We were bad friends. She hung up the phone on me. I corrected her when she mis-sang song lyrics. We fought and spent too much time together. Even though she was short and plump and I was tall and flat, people called us by each other’s names. We both scowled a lot and had waist-length straight hair parted in the middle, mine blond and pulled to the front to cover my lack of bust, hers chestnut and another way to hide. Sometimes we braided it wet before bed, woke up and brushed it out to a full frizz. She looked like Janis Joplin and mourned her, learning the songs on Pearl,turning Janis’s licks into her own, doing white girl jazz and hinting at an overdose.
When we were good we laughed and laughed, fueled by dope, everything entertaining, an exhaust fan blowing me across a friend’s kitchen (stop the histrionics I hear my dad say), falling and laughing and crying and then forgetting. I used her as a way to try rebelliousness, after my synchronized swimming practices, copping weed in the church basement teen drop-in center. She was easy to blame.

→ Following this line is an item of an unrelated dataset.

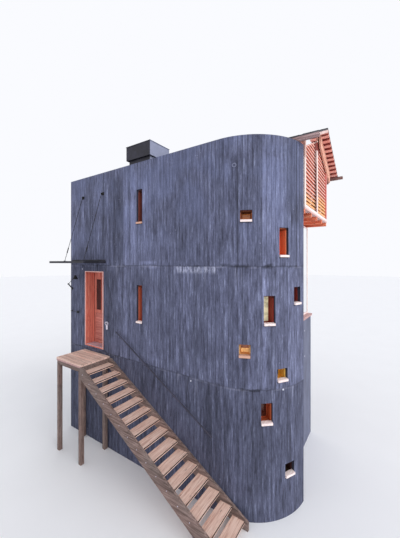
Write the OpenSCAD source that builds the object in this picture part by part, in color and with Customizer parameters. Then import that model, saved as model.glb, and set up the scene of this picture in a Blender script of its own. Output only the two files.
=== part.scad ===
// Alpine chalet: a tall board-marked concrete shell, rounded on its valley corner, wrapped round
// a narrow timber house whose gabled loggia looks out over the valley.
// Millimetres, +Z up. X runs along the flat front wall towards the valley, Y runs into the house.
// The origin is on the underside of the base slab, in the middle of the plan.

/* [Shell] */
// Length of the shell along the front wall
house_l = 7050; // [6800:10:8500]
// Width of the shell from the front face to the far face
house_w = 4100; // [4000:10:5200]
// Thickness of the concrete walls
wall_t = 360; // [300:5:420]
// Outer radius of the rounded valley corner
corner_r = 1470; // [1380:10:1600]
// Angle at which the rounded corner stops
corner_sweep = 84; // [82:1:88]
// Height of the lowest pour of concrete
lift_low = 2730; // [2650:5:2900]
// Height of the top pour of concrete
lift_top = 2730; // [2650:5:2900]

/* [Floors] */
// Thickness of the concrete floors
floor_t = 180; // [140:5:240]
// Height of the entry floor above the lowest joint in the concrete
entry_up = 70; // [40:5:120]
// Height of the half level behind the valley glazing above the lowest joint
valley_up = 920; // [820:10:1020]
// Height of the underside of the loggia above the upper joint
loggia_up = 1200; // [1150:10:1290]
// Distance of the step between the half levels from the uphill face
split_in = 3825; // [3500:10:4100]

/* [Entrance] */
// Distance of the door opening from the uphill face
door_in = 790; // [700:5:900]
// Width of the door opening in the concrete
door_w = 897; // [850:1:1000]
// Height of the door opening in the concrete
door_h = 2298; // [2200:1:2350]
// Depth of the concrete left over the door, up to the upper joint
lintel_h = 182; // [120:1:400]
// Thickness of the larch lining round the door
liner_t = 28; // [18:1:40]
// Thickness of the door leaf
leaf_t = 56; // [40:1:70]
// Clearance round the door leaf
leaf_gap = 9; // [8:0.5:12]
// Width of the glazed light in the door
light_w = 245; // [180:5:300]
// Height of the glazed light in the door
light_h = 965; // [700:5:1200]

/* [Windows] */
// Setback of the window lining from the concrete face
liner_back = 68; // [40:1:100]
// Thickness of the window lining
reveal_t = 22; // [16:1:30]
// Distance of the window glass from the inner face of the wall
glass_in = 60; // [40:5:120]
// Thickness of the glass units
glass_t = 24; // [16:1:40]
// Height of the front edge of a window sill
window_sill_h = 46; // [30:1:60]
// Fall of the top of a sill from the lining to its front edge
window_sill_fall = 6; // [3:1:15]
// How far a sill stands out of the concrete face
window_sill_out = 30; // [15:1:50]

/* [Valley side] */
// Recess of the valley base wall behind the end of the shell
valley_recess = 455; // [400:5:500]
// Thickness of the valley base wall
valley_t = 300; // [240:5:360]
// Setback of the glass face from the face of the base wall
glass_back = 103; // [60:1:140]
// Width of the timbers behind the glass
frame_w = 100; // [70:5:120]

/* [Loggia] */
// Width of the loggia posts and of the sill beam
post_w = 110; // [90:5:140]
// Distance by which the posts stand proud of the slats
post_proud = 26; // [10:1:40]
// Height of a slat
slat_h = 54; // [40:1:60]
// Distance from one slat to the next
slat_pitch = 96; // [80:1:110]
// Thickness of a slat
slat_t = 28; // [20:1:40]
// Depth of a loggia joist
joist_h = 100; // [80:5:140]
// Vertical drop of the near screen's top edge below the roof surface
screen_drop = 262; // [250:1:300]

/* [Roof] */
// Pitch of the gable roof
roof_pitch = 24.2; // [22:0.1:25]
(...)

We grew up and stopped being so mean, fell headlong into our own messes, determined to figure out men and art and drinking by overdoing all of it. We were different but I stayed loyal, enchanted by the child she had at 25, sympathetic to her divorce, a little scared of her affairs and her drama. My drama was internal and I kept scratching at life, till I figured out I needed to get out of the city and fake art and temp jobs and just read books and write. We checked in when I visited and she tried things I didn’t get, shamanism and chanting and a talking kind of prayer, but I didn’t judge.
Then she dropped me. I was stunned. We were 38. We lived far apart. Why drop an old friend, occasional visitor? I realized I had always disapproved of her, but given her the benefit of the doubt. She was in pain and trying. But then she dropped me.
At 48 I saw her again and the dead fish of our dead friendship stank, lying between us.
She has a side to her story. I don’t speak her language. On YouTube I watch her sing, classic blues and that hand gesture I know so well. But the person inside that gesture, I don’t know her.
Everyone with that name reminds me of her. The first J.
Sad story. I hate losing touch with people. The paragraph about being dropped was powerful. x J
I love your writing! That said, I have found that for friendships to endure over many years, some serious work is required on at least one side. The natural course of things, unfortunately, is to form new friendships among those around you. Co-workers, neighbors, fellow churchgoers, etc. Friends from youth move away and form friendships of their own. I’ve also found that many people simply stop having time for friends once they have children. Between work and marriage and taking care of everything, they just don’t have anything left over at the end of a day.
Visiting from the A to Z Challenge signup page. Great to meet you!